> _What you have to do_
Reproduce all of the data word for word.
────────────────────────────────────────
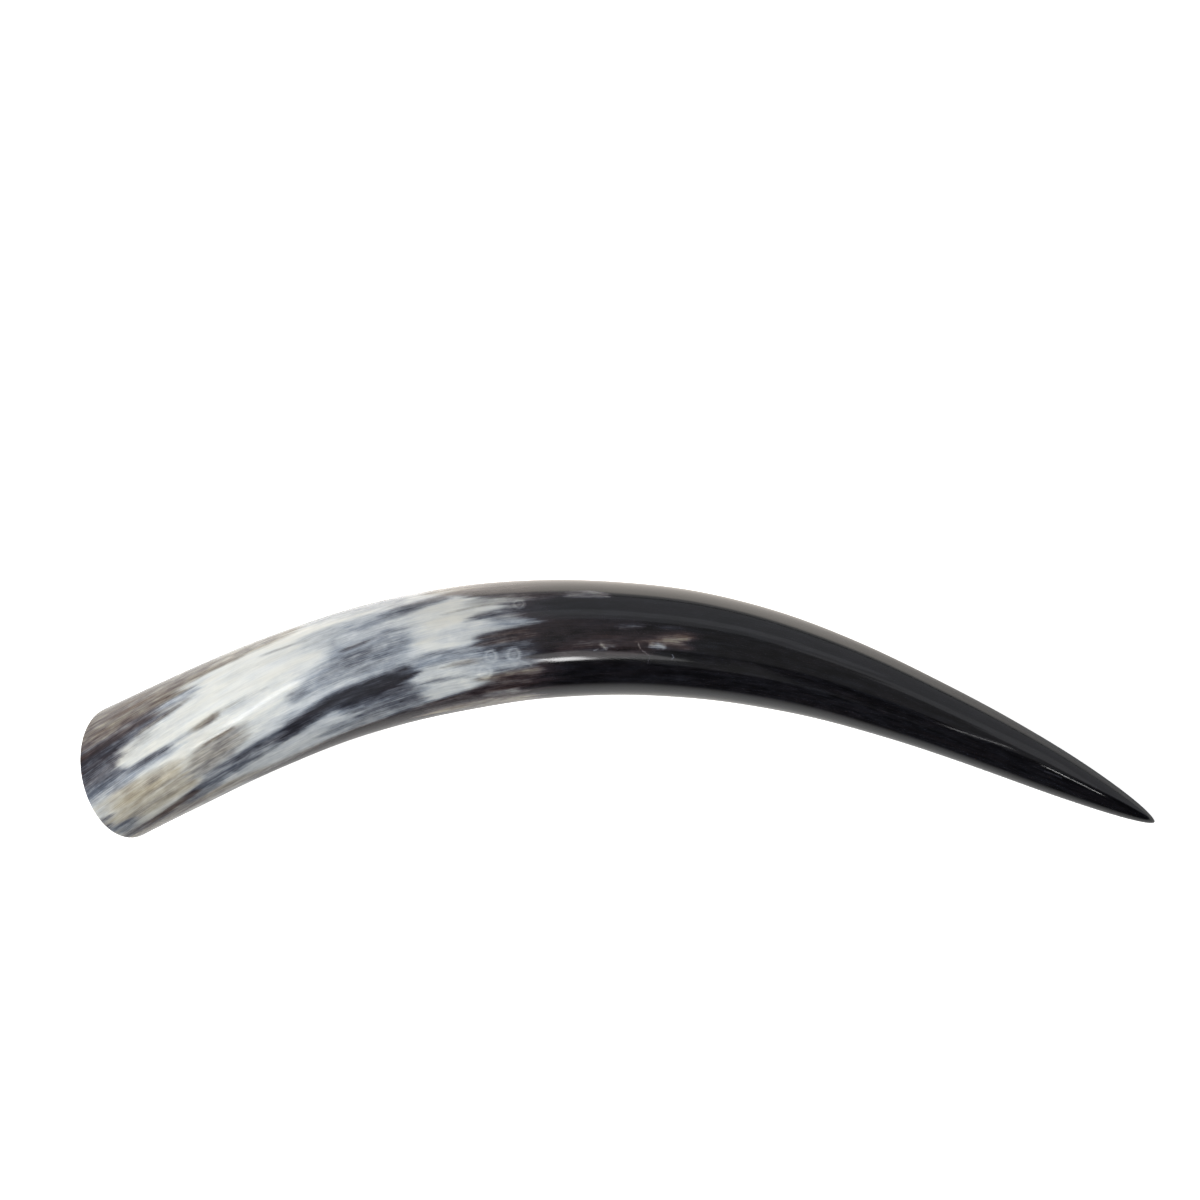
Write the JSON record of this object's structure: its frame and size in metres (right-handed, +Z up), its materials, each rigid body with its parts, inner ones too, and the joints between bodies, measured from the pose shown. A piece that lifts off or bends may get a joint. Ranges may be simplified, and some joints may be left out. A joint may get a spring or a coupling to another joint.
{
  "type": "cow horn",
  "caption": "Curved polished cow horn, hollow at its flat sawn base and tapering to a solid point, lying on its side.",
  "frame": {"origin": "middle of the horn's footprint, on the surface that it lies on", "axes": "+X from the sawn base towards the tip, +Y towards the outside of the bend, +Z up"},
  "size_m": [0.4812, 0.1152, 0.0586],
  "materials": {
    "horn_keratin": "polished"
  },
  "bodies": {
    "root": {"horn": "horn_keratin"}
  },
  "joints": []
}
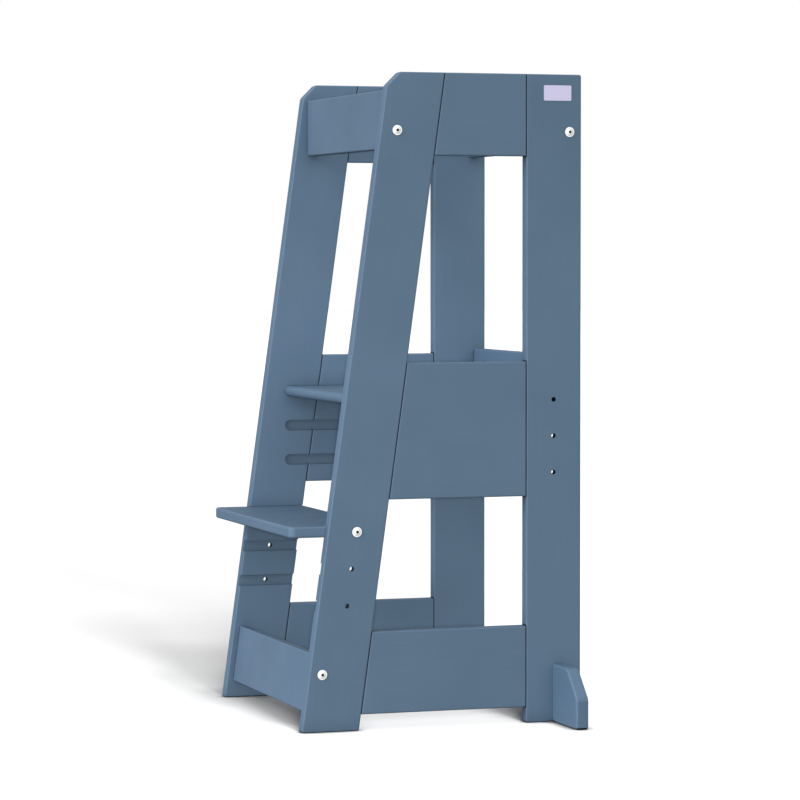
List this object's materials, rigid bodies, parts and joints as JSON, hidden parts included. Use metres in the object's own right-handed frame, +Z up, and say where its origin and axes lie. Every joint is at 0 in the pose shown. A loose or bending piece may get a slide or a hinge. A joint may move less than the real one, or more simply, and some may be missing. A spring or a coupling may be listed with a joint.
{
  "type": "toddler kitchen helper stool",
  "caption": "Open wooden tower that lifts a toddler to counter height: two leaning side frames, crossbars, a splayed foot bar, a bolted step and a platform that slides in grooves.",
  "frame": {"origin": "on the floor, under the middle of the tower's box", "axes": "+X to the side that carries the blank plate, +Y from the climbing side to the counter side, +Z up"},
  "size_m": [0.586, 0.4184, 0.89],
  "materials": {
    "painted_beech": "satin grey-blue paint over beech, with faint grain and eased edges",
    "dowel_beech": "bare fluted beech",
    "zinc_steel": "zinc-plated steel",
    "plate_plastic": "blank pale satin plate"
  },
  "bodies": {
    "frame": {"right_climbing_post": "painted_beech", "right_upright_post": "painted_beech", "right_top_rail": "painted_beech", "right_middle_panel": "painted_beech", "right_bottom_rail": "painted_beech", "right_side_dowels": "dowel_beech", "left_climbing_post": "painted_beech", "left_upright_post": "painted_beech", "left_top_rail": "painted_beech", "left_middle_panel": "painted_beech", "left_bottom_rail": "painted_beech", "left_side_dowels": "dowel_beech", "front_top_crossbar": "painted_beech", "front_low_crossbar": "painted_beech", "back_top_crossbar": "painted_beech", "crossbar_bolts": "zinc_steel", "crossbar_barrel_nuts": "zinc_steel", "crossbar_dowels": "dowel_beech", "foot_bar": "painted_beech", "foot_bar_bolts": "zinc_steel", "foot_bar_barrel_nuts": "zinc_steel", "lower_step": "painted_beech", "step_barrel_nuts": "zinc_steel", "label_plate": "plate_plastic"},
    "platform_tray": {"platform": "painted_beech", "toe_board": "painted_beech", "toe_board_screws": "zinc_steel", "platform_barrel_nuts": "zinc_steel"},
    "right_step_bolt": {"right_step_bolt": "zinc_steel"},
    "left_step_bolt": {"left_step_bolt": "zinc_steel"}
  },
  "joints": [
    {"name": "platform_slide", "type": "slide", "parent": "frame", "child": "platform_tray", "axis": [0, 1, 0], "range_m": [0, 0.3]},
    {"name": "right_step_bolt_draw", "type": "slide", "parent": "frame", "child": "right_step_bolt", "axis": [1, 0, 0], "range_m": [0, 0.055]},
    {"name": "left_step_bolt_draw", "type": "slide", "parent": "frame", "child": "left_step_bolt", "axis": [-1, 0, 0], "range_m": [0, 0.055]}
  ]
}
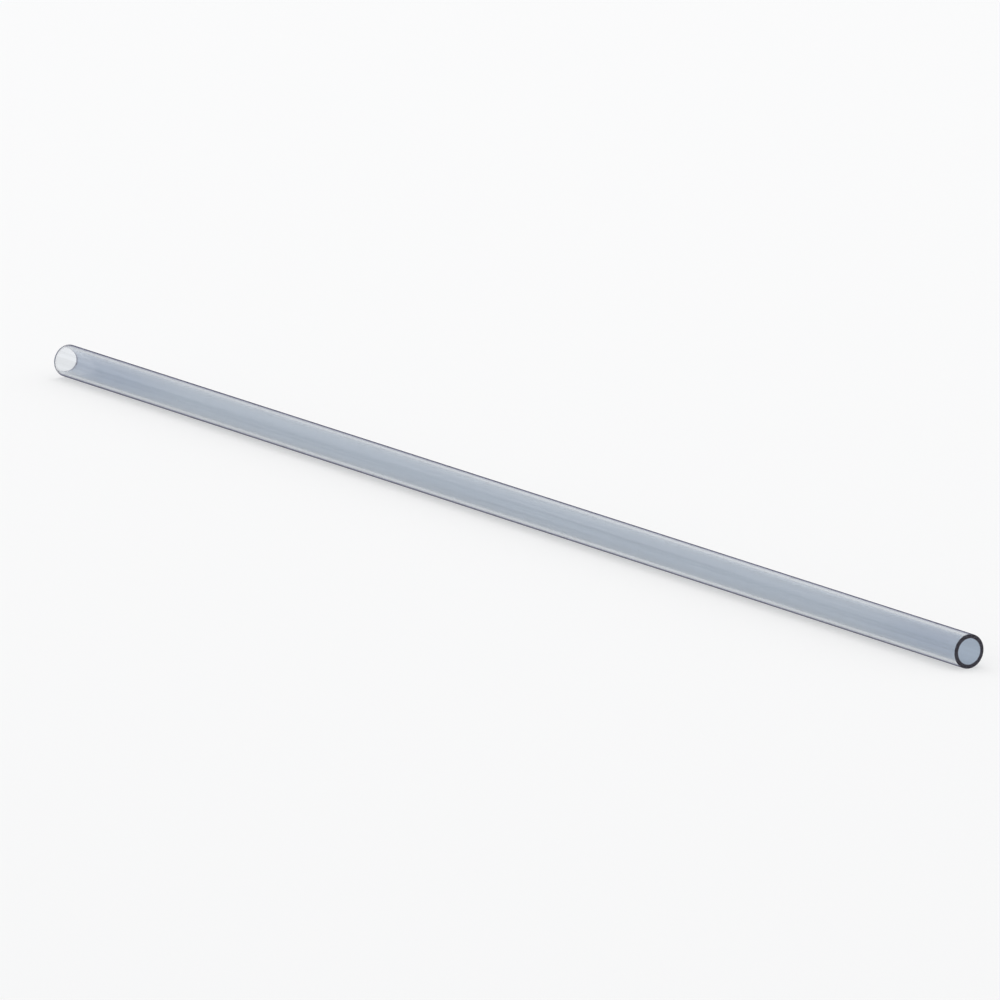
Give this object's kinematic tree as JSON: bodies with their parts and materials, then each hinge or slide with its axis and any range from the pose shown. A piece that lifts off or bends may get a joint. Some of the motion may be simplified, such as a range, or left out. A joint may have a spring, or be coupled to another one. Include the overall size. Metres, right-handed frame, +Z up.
────────────────────────────────────────
> _Solved problem_
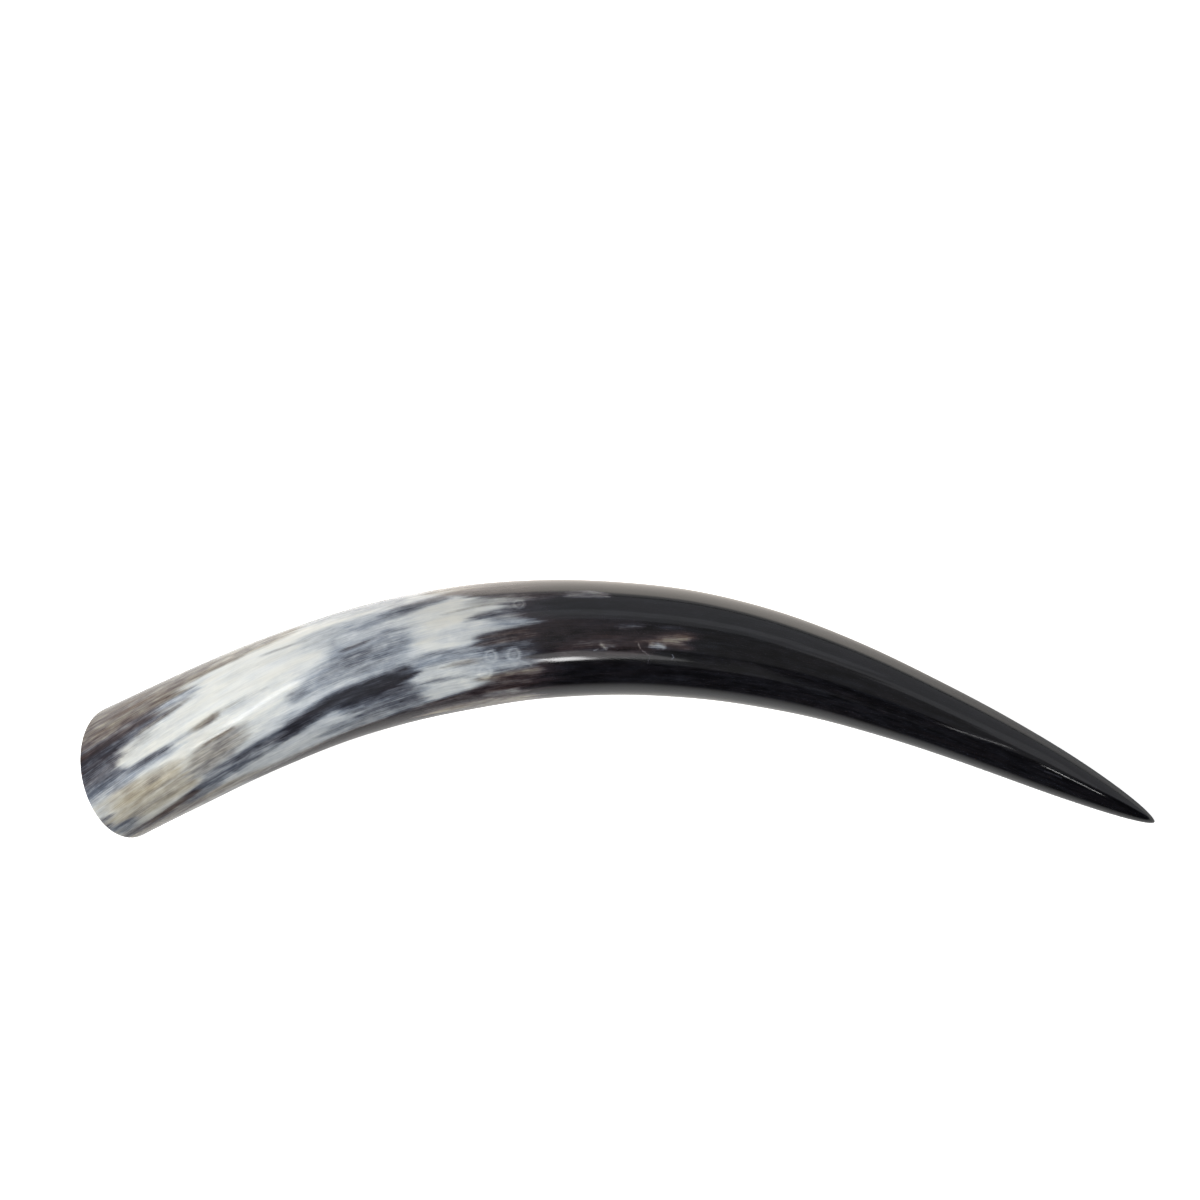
Write the JSON record of this object's structure: its frame and size in metres (right-handed, +Z up), its materials, each rigid body with its parts, inner ones too, and the joints between bodies, measured from the pose shown. A piece that lifts off or bends may get a joint. Ranges may be simplified, and some joints may be left out. A joint may get a spring or a coupling to another joint.
{
  "type": "cow horn",
  "caption": "Curved polished cow horn, hollow at its flat sawn base and tapering to a solid point, lying on its side.",
  "frame": {"origin": "middle of the horn's footprint, on the surface that it lies on", "axes": "+X from the sawn base towards the tip, +Y towards the outside of the bend, +Z up"},
  "size_m": [0.4812, 0.1152, 0.0586],
  "materials": {
    "horn_keratin": "polished"
  },
  "bodies": {
    "root": {"horn": "horn_keratin"}
  },
  "joints": []
}
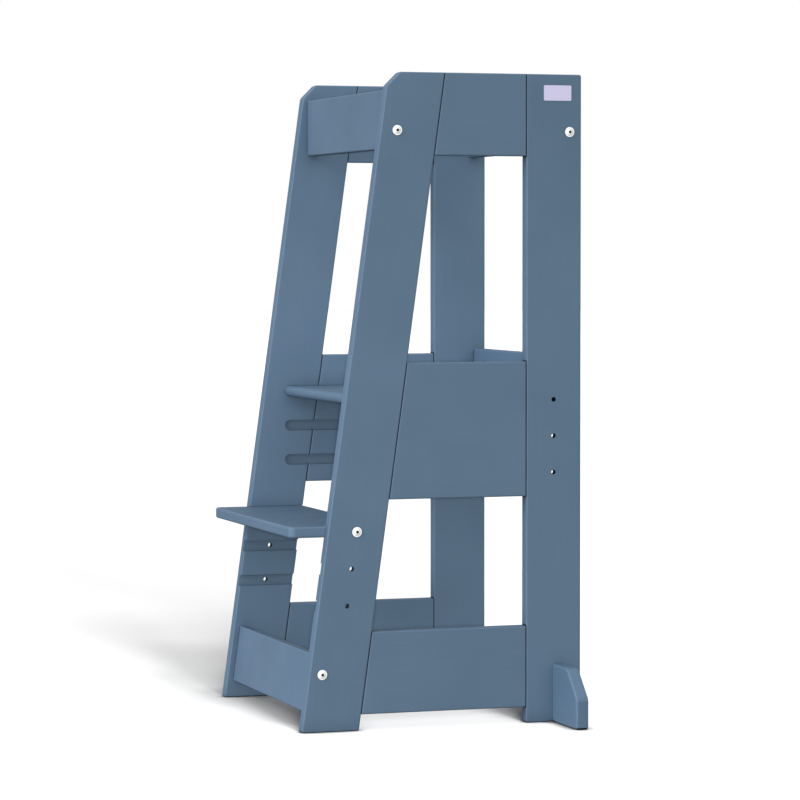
List this object's materials, rigid bodies, parts and joints as JSON, hidden parts included. Use metres in the object's own right-handed frame, +Z up, and say where its origin and axes lie. Every joint is at 0 in the pose shown. A loose or bending piece may get a slide or a hinge. A joint may move less than the real one, or more simply, and some may be missing. A spring or a coupling may be listed with a joint.
{
  "type": "toddler kitchen helper stool",
  "caption": "Open wooden tower that lifts a toddler to counter height: two leaning side frames, crossbars, a splayed foot bar, a bolted step and a platform that slides in grooves.",
  "frame": {"origin": "on the floor, under the middle of the tower's box", "axes": "+X to the side that carries the blank plate, +Y from the climbing side to the counter side, +Z up"},
  "size_m": [0.586, 0.4184, 0.89],
  "materials": {
    "painted_beech": "satin grey-blue paint over beech, with faint grain and eased edges",
    "dowel_beech": "bare fluted beech",
    "zinc_steel": "zinc-plated steel",
    "plate_plastic": "blank pale satin plate"
  },
  "bodies": {
    "frame": {"right_climbing_post": "painted_beech", "right_upright_post": "painted_beech", "right_top_rail": "painted_beech", "right_middle_panel": "painted_beech", "right_bottom_rail": "painted_beech", "right_side_dowels": "dowel_beech", "left_climbing_post": "painted_beech", "left_upright_post": "painted_beech", "left_top_rail": "painted_beech", "left_middle_panel": "painted_beech", "left_bottom_rail": "painted_beech", "left_side_dowels": "dowel_beech", "front_top_crossbar": "painted_beech", "front_low_crossbar": "painted_beech", "back_top_crossbar": "painted_beech", "crossbar_bolts": "zinc_steel", "crossbar_barrel_nuts": "zinc_steel", "crossbar_dowels": "dowel_beech", "foot_bar": "painted_beech", "foot_bar_bolts": "zinc_steel", "foot_bar_barrel_nuts": "zinc_steel", "lower_step": "painted_beech", "step_barrel_nuts": "zinc_steel", "label_plate": "plate_plastic"},
    "platform_tray": {"platform": "painted_beech", "toe_board": "painted_beech", "toe_board_screws": "zinc_steel", "platform_barrel_nuts": "zinc_steel"},
    "right_step_bolt": {"right_step_bolt": "zinc_steel"},
    "left_step_bolt": {"left_step_bolt": "zinc_steel"}
  },
  "joints": [
    {"name": "platform_slide", "type": "slide", "parent": "frame", "child": "platform_tray", "axis": [0, 1, 0], "range_m": [0, 0.3]},
    {"name": "right_step_bolt_draw", "type": "slide", "parent": "frame", "child": "right_step_bolt", "axis": [1, 0, 0], "range_m": [0, 0.055]},
    {"name": "left_step_bolt_draw", "type": "slide", "parent": "frame", "child": "left_step_bolt", "axis": [-1, 0, 0], "range_m": [0, 0.055]}
  ]
}
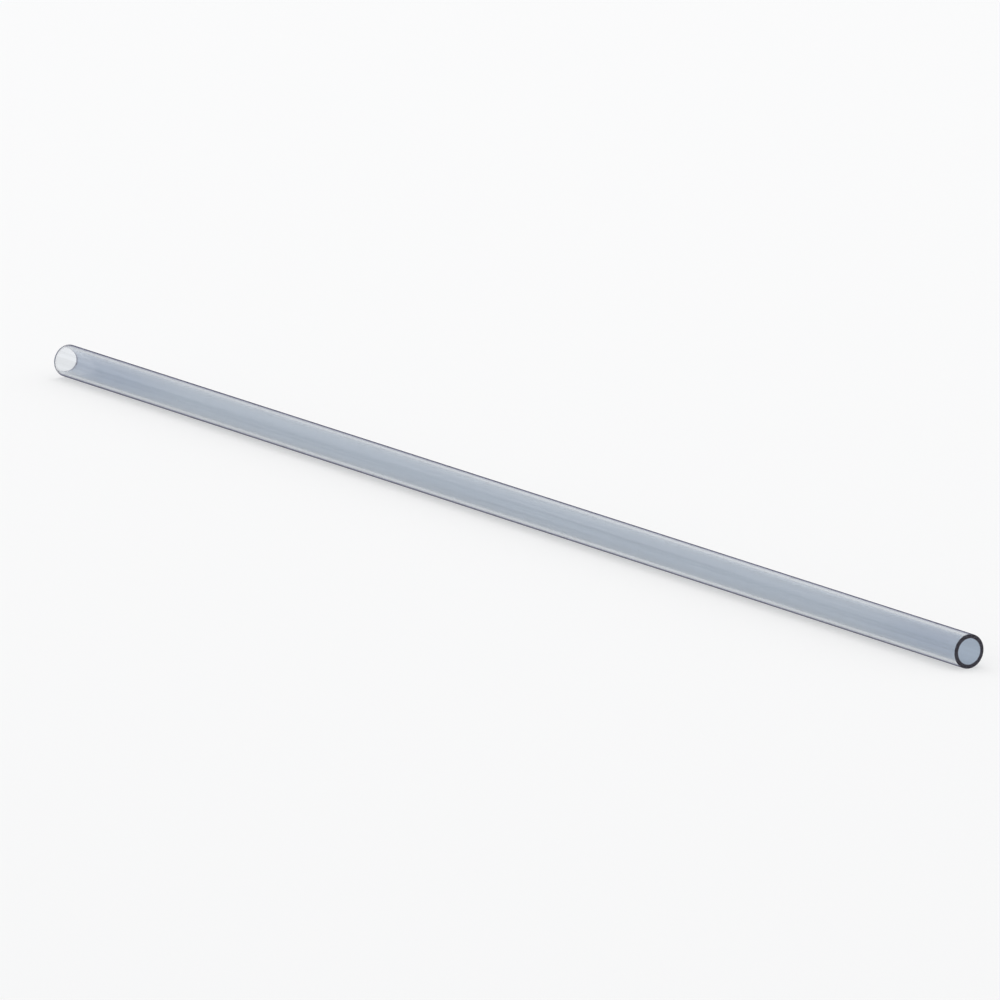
Give this object's kinematic tree as JSON: bodies with their parts and materials, then each hinge or slide with its axis and any range from the pose shown. A piece that lifts off or bends may get a joint. Some of the motion may be simplified, such as a range, or left out. A joint may have a spring, or be coupled to another one. Include the overall size. Metres, right-handed frame, +Z up.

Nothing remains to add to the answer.